China accuses Danish politicians in feud over Hong Kong


China is accusing Danish politicians of violating “basic norms governing international relations” in a feud over a visit by a former Hong Kong opposition lawmaker and pro-democracy activist to the Scandinavian country

BEIJING — China on Friday accused Danish politicians of violating “basic norms governing international relations” in a feud over a visit by a former Hong Kong opposition lawmaker and pro-democracy activist to the Scandinavian country.

Foreign ministry spokesperson Hua Chunying said the action of the lawmakers, whom she did not name, “damages Denmark’s image as a country that has always emphasized the rule of law.”

Hua’s comments at a daily briefing came during a visit to Denmark by Ted Hui, who was arrested in Hong Kong in May over a protest in the city’s Legislative Council. Hui was able to get his passport back from the government and obtain a visa after receiving an invitation from Danish lawmakers to travel to Denmark, where he arrived Tuesday.

“We oppose any individual, organization or country interfering in Hong Kong’s affairs, meddling in Hong Kong’s judicial sovereignty and harboring Hong Kong criminals in any way,” Hua said.

Hui on Thursday told The Associated Press that he is going into exile and will soon move to Britain, which ran Hong Kong as a colony from 1841 until returning it to China in 1997.
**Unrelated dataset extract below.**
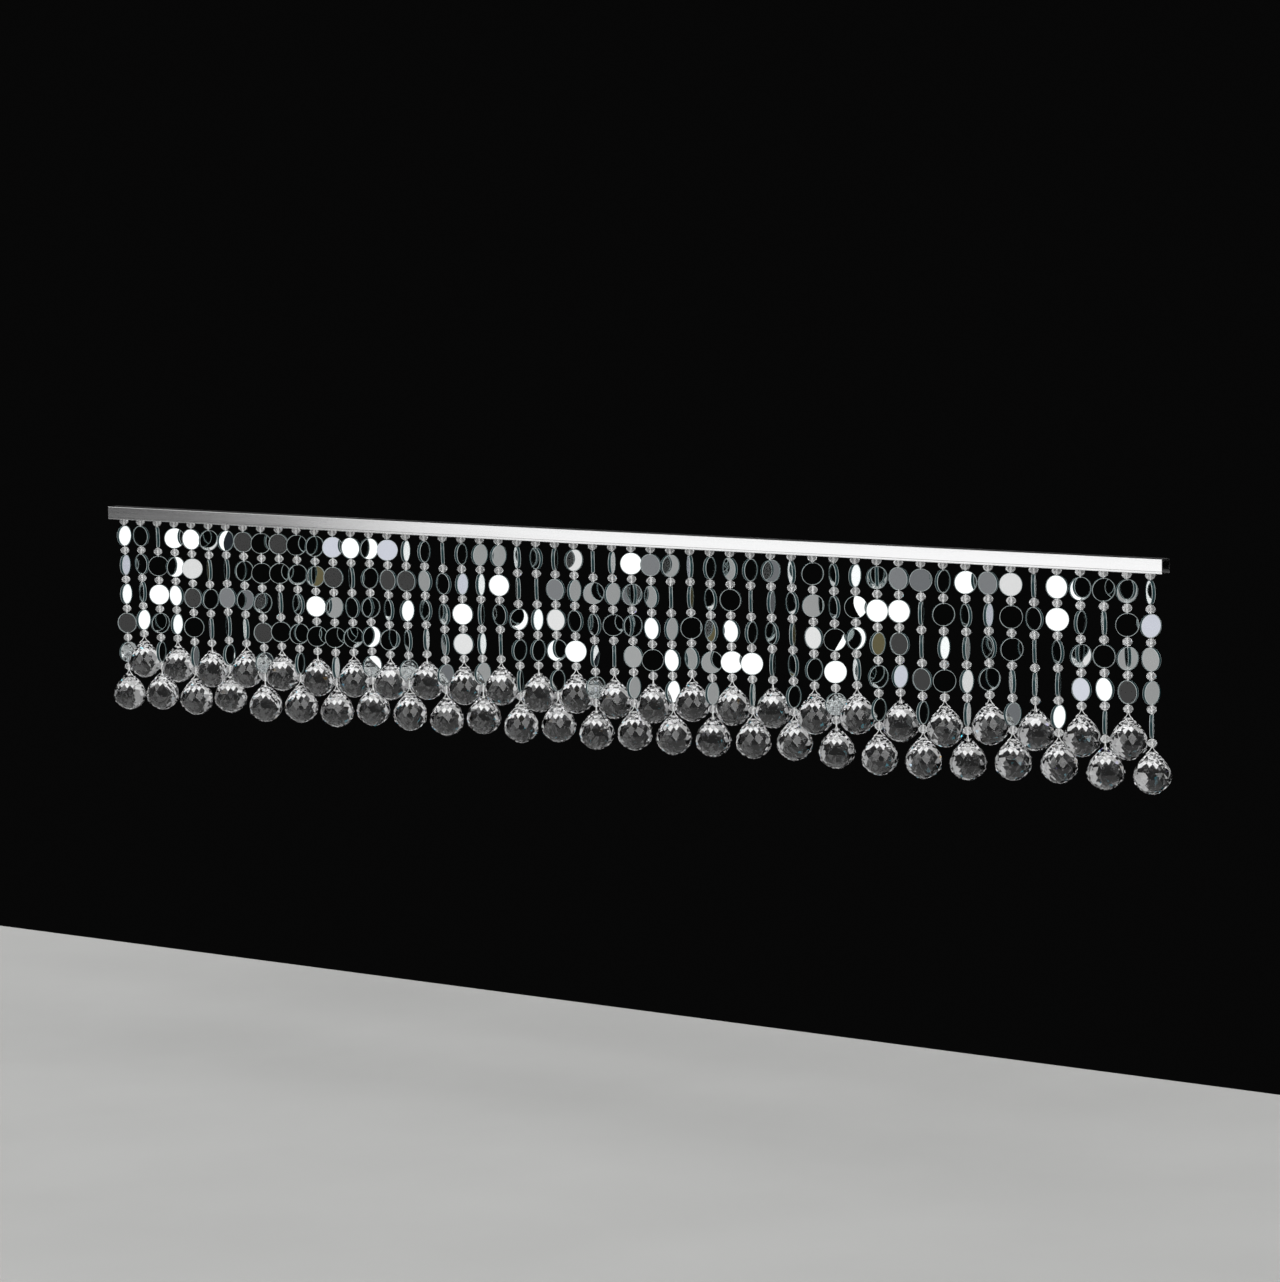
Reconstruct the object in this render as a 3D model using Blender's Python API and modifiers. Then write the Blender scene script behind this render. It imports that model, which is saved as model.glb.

It was not clear when Hui would travel to Britain, which, in response to a crackdown on opposition in Hong Kong, has extended residency rights for up to 3 million Hong Kongers eligible for British National Overseas, or BNO, passports, allowing them to live and work there for five years and offering a path to eventual citizenship.

The passport issue has angered Beijing, and Hua repeated the government’s threat to retaliate over what she called interference in China’s internal affairs.

“If the U.K. violates its commitments in the first place, China will consider no longer recognizing BNO passports as valid travel documents, and we reserve the right to take further measures,” she said.

Hong Kong has become a major flashpoint in China’s foreign relations following the suppression of sometimes-violent anti-government protests in the city last year. In June, Beijing imposed a sweeping National Security Law that led to a further crackdown and which critics say amounts to China betraying its promise to allow Hong Kong to retain its separate political and civil rights until 2047.

Since the start of the anti-government protests in June 2019, Hong Kong police have made more than 10,000 arrests, most recently prominent pro-democracy figures including activists Joshua Wong and Agnes Chow, as well as outspoken media tycoon Jimmy Lai.

Hui’s parents, wife and two young children left Hong Kong on a flight on Wednesday, Hong Kong online news portal HK01 reported. It did not mention their destination.

Along with Hong Kong, China has tangled with European nations over human rights, Taiwan, trade and other issues.